Membacamu, Ayah...


Aku yang terlambat memahamimu, ayah. Bukan, tetapi aku masih belum mampu memahamimu hingga detik ini berlanjut. Adakah yang lebih berhak kumuliakan daripada engkau dan ibu? Dalam hidupku, engkau tak bisa dan takkan pernah bisa tertukar dengan apapun. Hanya itu definisi tentangmu yang mampu kurekam sedekat ini. Aku belum bisa memaknai amarahmu dengan cinta selembut lembaran daun kering yang terjatuh. Aku belum mampu memaksakan hatiku memaknai diammu sebagai langkah lain engkau tunjukkan cintamu.


Ayah, adalah engkau yang selama ini menggenggam separuh perjalananku. Yang tak mampu kutukar bahkan dengan cinta terdalamku.


Cinta seperti apa yang engkau definisikan dalam lekang waktu selama ini? Hatiku belum mampu membacanya sejelas itu. Ada ego dalam fikirku yang menyekat pengertianku. 

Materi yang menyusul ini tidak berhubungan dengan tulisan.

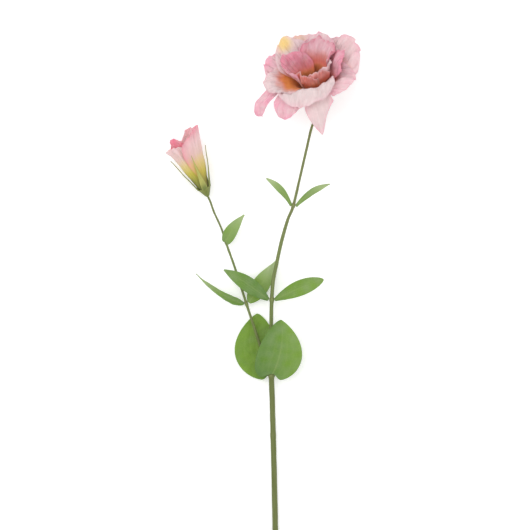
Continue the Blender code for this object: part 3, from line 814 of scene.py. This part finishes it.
mainStem = {
    "route": [
        (4.0, -186.0, 2.3), (3.6, -150.0, 2.6), (3.0, -120.0, 3.5), (1.9, -70.0, 5.2), (0.6, -20.0, 6.6),
        (0.0, 0.0, 7.0), (-0.2, 36.8, 8.2), (0.2, 60.8, 9.0), (1.5, 76.8, 9.4), (4.7, 92.8, 9.8),
        (8.3, 108.8, 10.2), (12.9, 124.8, 10.7), (17.4, 136.0, 11.0), (22.3, 156.8, 11.0),
        (27.0, 177.0, 10.4), (31.6, 196.8, 9.8), (35.2, 208.0, 9.7),
    ],
    "radii": [(-186.0, 2.3), (0.0, 2.1), (12.0, 1.6), (110.0, 1.4), (145.0, 1.0)],
    "joints": [(-128.0, 0.25), (-48.0, 0.3), (0.0, 0.6), (60.8, 0.6), (136.3, 0.55)],
    "slant": 40.0,
}
budStem = {
    "route": [(-3.8, 4.0, 7.0), (-6.2, 12.0, 7.0), (-9.6, 25.6, 6.9), (-19.5, 55.7, 6.6), (-28.7, 84.6, 6.4),
              (-36.5, 106.6, 6.2), (-40.2, 118.1, 6.0), (-46.0, 131.0, 5.6)],
    "radii": [(0.0, 1.2), (120.0, 0.8)],
    "joints": [(57.5, 0.4), (107.0, 0.4)],
    "slant": 0.0,
}


stemSkin = {
    "steps": 26,
    "sides": 20,
    "straight": 5.0,      # the last stretch under the cup follows the flower's axis
    "swellLength": 1.6,   # of the thicker ring at a joint
    "scarAbove": 1.8,     # a brown line just above the joint
    "scarLength": 0.5,
    "bumps": 0.06,
}


def makeStem(name, stem, head):
    # rings round a smooth route, with ridges, a swelling at each joint and a slanting cut at the foot
    axis = unit(head["axis"])
    top = np.array(head["seat"]) - (head["cupDepth"] + head["gap"]) * axis
    sides = stemSkin["sides"]
    middle = smoothRoute([*stem["route"], top - stemSkin["straight"] * axis, top], stemSkin["steps"])
    y = middle[:, 1]
    radii = np.interp(y, *np.array(stem["radii"]).T)
    swell = sum(size * np.exp(-((y - place) / stemSkin["swellLength"]) ** 2)
                for place, size in stem["joints"])
    scar = sum(np.exp(-((y - place - stemSkin["scarAbove"]) / stemSkin["scarLength"]) ** 2)
               for place, _ in stem["joints"])
    turn = np.linspace(0, 2 * np.pi, sides, endpoint=False)
    ridges = 1.0 + 0.035 * np.cos(4 * turn + 0.5)[None, :] + 0.015 * np.cos(9 * turn)[None, :]
    rings, forward = rodRings(middle, (radii + swell)[:, None] * ridges, sides)
    bumps = stemSkin["bumps"] * waveNoise(rings, crumpleWaves)[..., None]
    rings = rings + bumps * unit(rings - middle[:, None])
    rings[0] -= math.tan(math.radians(stem["slant"])) * radii[0] * np.cos(turn)[:, None] * forward[0]
    green = smooth((y - 10) / 40) * (1.0 - smooth((y - 95) / 40)) * 0.7
    masks = {"green": green[:, None], "pale": (0.16 * smooth((y + 40) / 200) + 0.2 * swell)[:, None],
             "brown": (0.5 * scar)[:, None], "cut": np.where(np.arange(len(y)) == 0, 0.6, 0.0)[:, None]}
    rodPiece(name, rings, masks, stemFinish)


makeStem("main_stem", mainStem, flower)
makeStem("bud_stem", budStem, bud)
print("stems ready")


# leaves

def leaf(base, tip, width, across, **more):
    made = {
        "base": base, "tip": tip, "width": width, "across": across, "arch": (0.0, 0.0, 2.0),
        "widest": 0.45, "full": 2.1, "fold": 0.15, "lobe": 0.0, "dense": 1.0, "wave": 0.35,
        # side makes one half of a leaf deeper green than the other: painted shade
        "tone": 0.45, "side": 0.0, "bloom": 0.15, "pale": 0.0, "crease": 0.25,
    }
    made.update(more)
    return made


leaves = [
    leaf((-1.0, 1.0, 4.1), (-11.6, 49.6, 1.4), 19, (1.0, 0.1, 0.0), arch=(-6.0, 0.0, -1.2),
         widest=0.33, full=1.15, fold=0.03, lobe=3.5, dense=1.7, tone=0.12, bloom=0.0, wave=0.3),
    # leaf 2's side darkens one half: painted shade of the folded leaf
    leaf((1.0, 1.5, 9.9), (7.6, 44.8, 15.0), 18, (1.0, -0.1, 0.0), arch=(3.5, 0.0, 3.0),
         widest=0.33, full=1.15, fold=0.12, lobe=4.5, dense=1.7, tone=0.5, bloom=0.12, side=-0.35,
         crease=0.5),
    leaf((2.6, 61.0, 9.2), (41.6, 77.2, 13.0), 6.4, (-0.35, 1.0, 0.2), arch=(-0.5, 1.0, 5.0),
         widest=0.56, full=1.8, tone=0.35, bloom=0.1, pale=0.15),
    leaf((-2.4, 61.0, 9.6), (-38.1, 85.0, 14.0), 6.2, (0.55, 1.0, 0.2), arch=(0.0, 1.5, 4.0), tone=0.72,
         bloom=0.08, pale=0.2),
    leaf((-22.0, 57.6, 6.8), (-60.6, 81.8, 6.5), 4.4, (0.3, 0.6, 0.75), arch=(-1.0, -2.4, 1.0),
         widest=0.26, full=2.6, tone=0.5, bloom=0.05, pale=0.9),
    leaf((-18.2, 58.6, 6.2), (3.5, 92.0, 4.0), 7.2, (0.83, -0.55, 0.0), arch=(0.5, 0.0, -0.6),
         widest=0.38, fold=0.05, tone=0.0, bloom=0.1, pale=1.0),
    leaf((-36.8, 107.4, 7.8), (-21.8, 129.1, 10.5), 5.2, (0.8, -0.55, 0.0), arch=(-1.0, 0.5, 2.0),
         widest=0.30, full=1.8, lobe=1.5, dense=1.4, tone=0.3, bloom=0.25, pale=0.7),
    leaf((15.8, 136.6, 11.2), (-4.2, 158.1, 14.0), 2.8, (0.7, 0.7, 0.3), arch=(1.4, 1.9, 3.0),
         widest=0.56, full=2.6, tone=0.5, bloom=0.25, pale=0.8),
    leaf((19.7, 136.0, 11.2), (46.8, 153.6, 14.5), 2.7, (-0.5, 0.8, 0.3), arch=(-1.0, 2.4, 3.0),
         widest=0.52, full=2.8, tone=0.5, bloom=0.25, pale=0.8),
]
leafSkin = {
    "grid": (80, 48),
    "root": 1.2,         # half width at the foot, and below at the tip
    "tip": 0.5,
    "laterals": ((0.36, 0.6), (0.68, 0.35)),  # side veins: place across the half leaf, and strength
    "crumple": 0.25,
    "thinnest": 0.14,    # half the thickness at the margin
    "thicker": 0.16,     # added to it at the midrib
    "rib": 0.3,
    # tone added at the foot of each leaf: painted shade
    "paintedFootShade": 0.4,
}


def makeLeaf(name, one):
    # a midrib that is a shallow arch, with the sides u * reach(t) out, folded up and waved at the edge
    base, tip, arch = (np.array(one[key], float) for key in ("base", "tip", "arch"))
    rows, columns = leafSkin["grid"]
    u, t = np.meshgrid(np.linspace(-1, 1, columns + 1), np.linspace(0, 1, rows + 1) ** one["dense"])
    widest, full = one["widest"], one["full"]
    outline = (t / widest) ** (full * widest) * ((1 - t) / (1 - widest)) ** (full * (1 - widest))
    root = leafSkin["root"] + (leafSkin["tip"] - leafSkin["root"]) * t
    reach = np.abs(u) * (root + (one["width"] - root) * outline)
    length = np.linalg.norm(tip - base)
    back = one["lobe"] / length * np.abs(u) * smooth(2.0 * reach / one["width"]) * (1.0 - t) ** 3
    place = (t - back)[..., None]
    midrib = base + (tip - base) * place + 4.0 * arch * place * (1.0 - place)
    along = unit(tip - base)
    across = unit(np.array(one["across"]) - np.dot(one["across"], along) * along)
    normal = np.cross(across, along)
    facing = 1.0 if normal[2] > 0 else -1.0
    normal = facing * normal
    side = np.sign(u) * reach
    points = midrib + side[..., None] * across
    ribWidth = 0.35 + 0.5 * (1.0 - t)
    groove = np.exp(-(side / ribWidth) ** 2) * (1.0 - 0.7 * t)
    laterals = sum(np.exp(-((np.abs(u) - spot * (1.0 - 0.35 * t)) * one["width"] / 0.55) ** 2) * strength
                   for spot, strength in leafSkin["laterals"])
    laterals = laterals * smooth(t / 0.1) * smooth((0.95 - t) / 0.3)
    rise = one["fold"] * reach - one["crease"] * groove - 0.12 * laterals
    rise = rise + one["wave"] * (np.abs(u) ** 2) * np.sin(11 * t + 2.0 * np.sign(u) + length)
    rise = rise + leafSkin["crumple"] * waveNoise(points, crumpleWaves) * smooth(reach / 3.0)
    points = settle(points + rise[..., None] * normal)
    if facing < 0:  # keep the upper face on the side that faces up
        points, u, t, groove, laterals = (a[:, ::-1] for a in (points, u, t, groove, laterals))
    blotch = waveNoise(points, blotchWaves)
    masks = {
        "vein": np.clip(groove + 0.55 * laterals, 0, 1),
        # tone: the leaf's own green, deeper at the foot and, through side, on one half; both of these are
        # painted shade
        "tone": np.clip(one["tone"] + one["side"] * u + leafSkin["paintedFootShade"] * np.exp(-t / 0.12)
                        + 0.10 * blotch, 0, 1),
        "bloom": np.clip(one["bloom"] + one["pale"] * smooth((t - 0.3) / 0.7) + 0.08 * blotch, 0, 1),
    }
    half = leafSkin["thinnest"] + leafSkin["thicker"] * (1.0 - np.abs(u)) + leafSkin["rib"] * groove
    uv = np.stack([0.5 + 0.5 * u, t], axis=-1)
    sheetPiece(name, points, half, uv, masks, leafFinish)


for number, one in enumerate(leaves, 1):
    makeLeaf(f"leaf_{number}", one)
print("leaves ready")


# table, light and camera

view = {
    "middle": (-5.2, 88.8),   # what the camera looks straight down on, in layout millimetres
    "height": 424.0,          # what the picture shows from top to bottom at that height
    "above": 2200.0,
    "level": 14.0,            # height above the table at which the scale is exact
}
keyLight = {"name": "key", "place": (-0.7, 0.6, 1.7), "turn": (-19, -22, 0), "size": 2.0, "power": 17.0}
fillLight = {"name": "fill", "place": (1.1, -0.5, 1.3), "turn": (20, 40, 0), "size": 1.6, "power": 6.0}
worldStrength = 0.75
tableLook = {
    "size": 8.0,          # half its side, in metres
    "below": 0.0002,
    "glow": 0.22,
    "pale": (0.95, 0.95, 0.95),
    "grain": (0.93, 0.93, 0.93),
}


def makeTable():
    mesh = bpy.data.meshes.new("table")
    size, lower = tableLook["size"], -tableLook["below"]
    mesh.from_pydata([(-size, -size, lower), (size, -size, lower), (size, size, lower), (-size, size, lower)],
                     [], [(0, 1, 2, 3)])
    finish = Finish("pale table", Roughness=0.85, Specular_IOR_Level=0.1,
                    Emission_Strength=tableLook["glow"], Emission_Color=(1.0, 1.0, 1.0, 1.0))
    grain = finish.noise(3.0, 2.0)
    finish.feed(Base_Color=finish.mix((0.5 + grain * 0.2).limited(), tableLook["grain"], tableLook["pale"]))
    mesh.materials.append(finish.material)
    table = bpy.data.objects.new("table", mesh)
    bpy.context.scene.collection.objects.link(table)


def makeLight(name, place, turn, size, power):
    light = bpy.data.lights.new(name, "AREA")
    light.size, light.energy = size, power
    lamp = bpy.data.objects.new(name, light)
    lamp.location = place
    lamp.rotation_euler = [math.radians(angle) for angle in turn]
    bpy.context.scene.collection.objects.link(lamp)


def makeCamera():
    data = bpy.data.cameras.new("camera")
    camera = bpy.data.objects.new("camera", data)
    bpy.context.scene.collection.objects.link(camera)
    x, y = np.array(view["middle"]) * mm + layoutZero[:2]
    camera.location = (x, y, (view["above"] + view["level"]) * mm)
    data.sensor_width = 36.0
    data.lens = data.sensor_width * view["above"] / view["height"]
    data.clip_end = 50.0
    bpy.context.scene.camera = camera


makeTable()
makeLight(**keyLight)
makeLight(**fillLight)
world = bpy.data.worlds.new("studio")
world.use_nodes = True
world.node_tree.nodes["Background"].inputs["Color"].default_value = (1.0, 1.0, 1.0, 1.0)
world.node_tree.nodes["Background"].inputs["Strength"].default_value = worldStrength
bpy.context.scene.world = world
bpy.context.scene.view_settings.view_transform = "Standard"
makeCamera()
print("table, lights and camera ready")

Waktu demi waktu masih melajukan kasih sayangmu selembut renik debu. Aku tak mampu sehalus itu mencintaimu. Hanya mimpi sebagai hutang yang belum terbayarkan dalam penuh usiamu hingga saat ini. Egomu kuartikan sebagai kekacauan dalam binari hatiku. Kehendakmu kumaknai sebagai pengekangan yang tak memiliki arti.

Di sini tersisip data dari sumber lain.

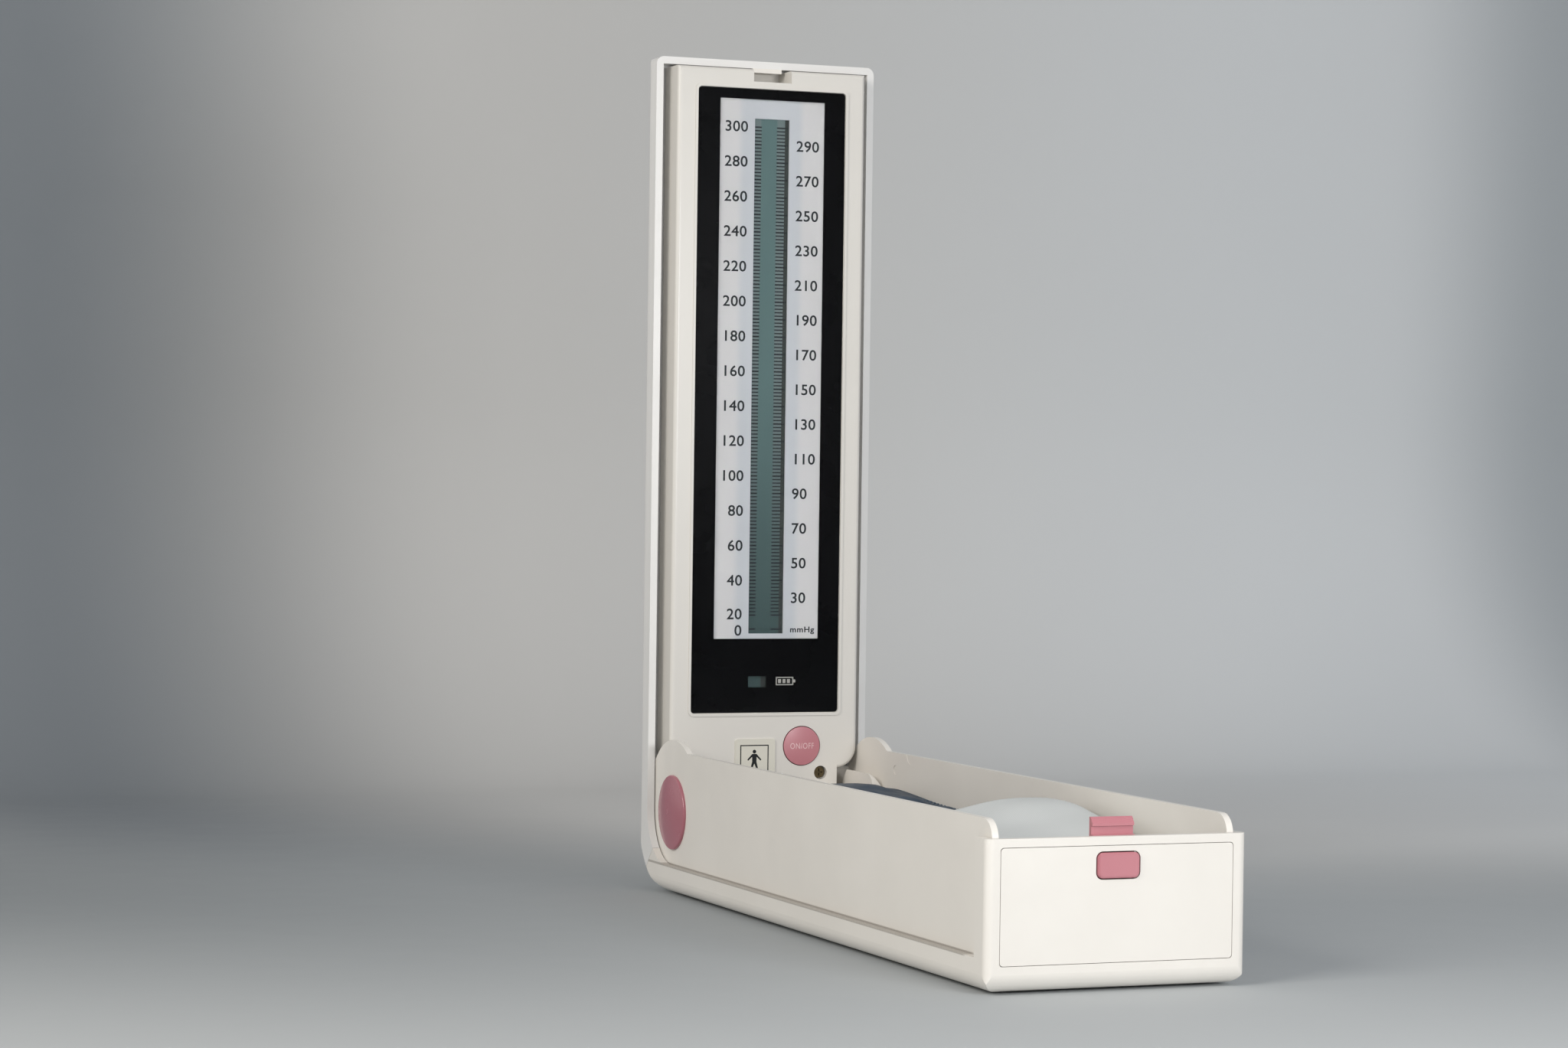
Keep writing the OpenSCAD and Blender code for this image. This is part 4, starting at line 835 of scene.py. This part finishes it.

Maafkan, bila ternyata kesalahan itu terlalu dini dan akhirnya meruncing terekam jelas oleh waktu. Cinta tak mampu kuhadirkan dalam tangis kemarahan seperti ini.

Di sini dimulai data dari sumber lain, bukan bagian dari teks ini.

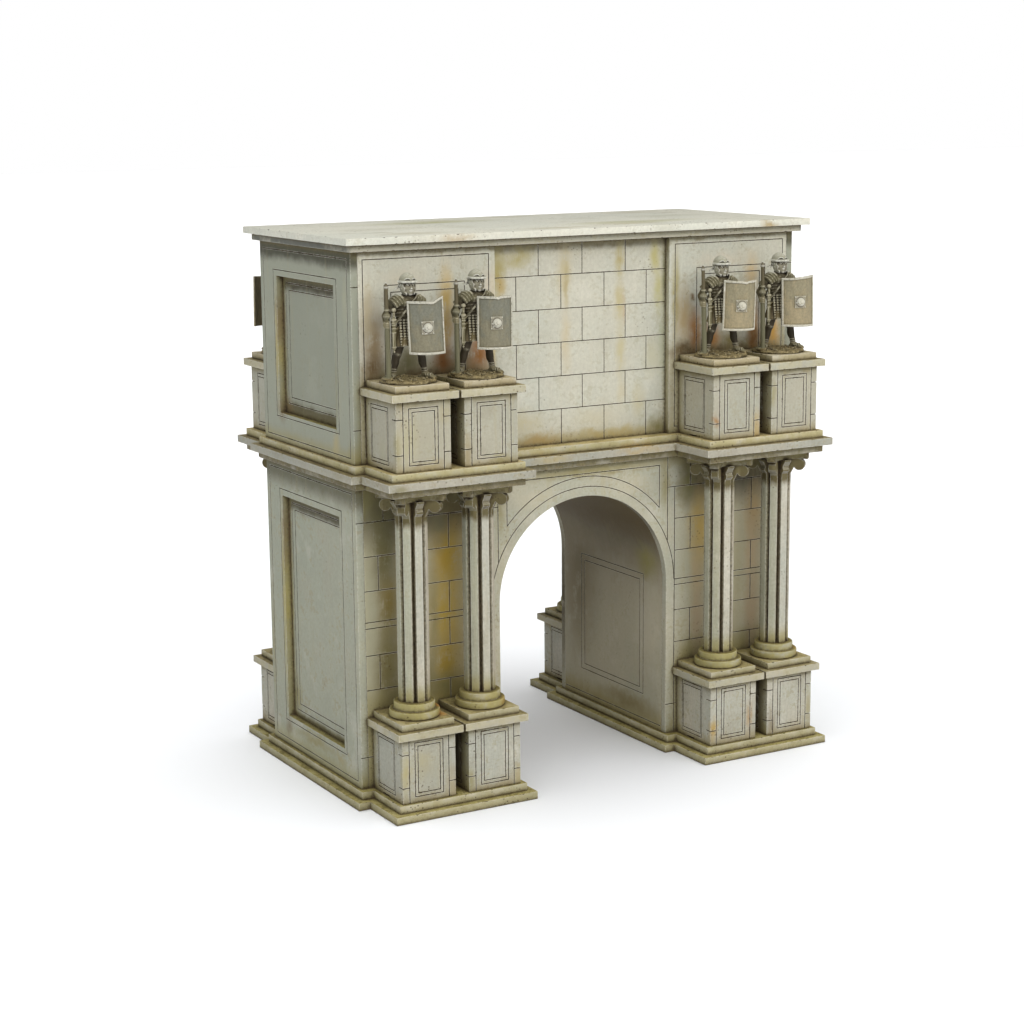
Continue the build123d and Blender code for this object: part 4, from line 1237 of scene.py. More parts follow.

Ayah, bilamana engkau dan aku tak bisa berubah, bilamana kita masih berada jauh dipersimpangan ini diam-diam, dan bilamana aku masih sangat sulit membaca semua yang engkau berikan. Maka, hanya doa sebagai hujan terakhir yang meluruhkan segalanya.. 


Mimpi-mimpi ini, kupersembahkan untukmu sebagai tiket masuk pada firdausNya. Rumah yang engkau impikan pada daftar doa terakhir, diantara tumpukan mimpi demi aku dan hidupku yang membuat ramai ujung sajadahmu.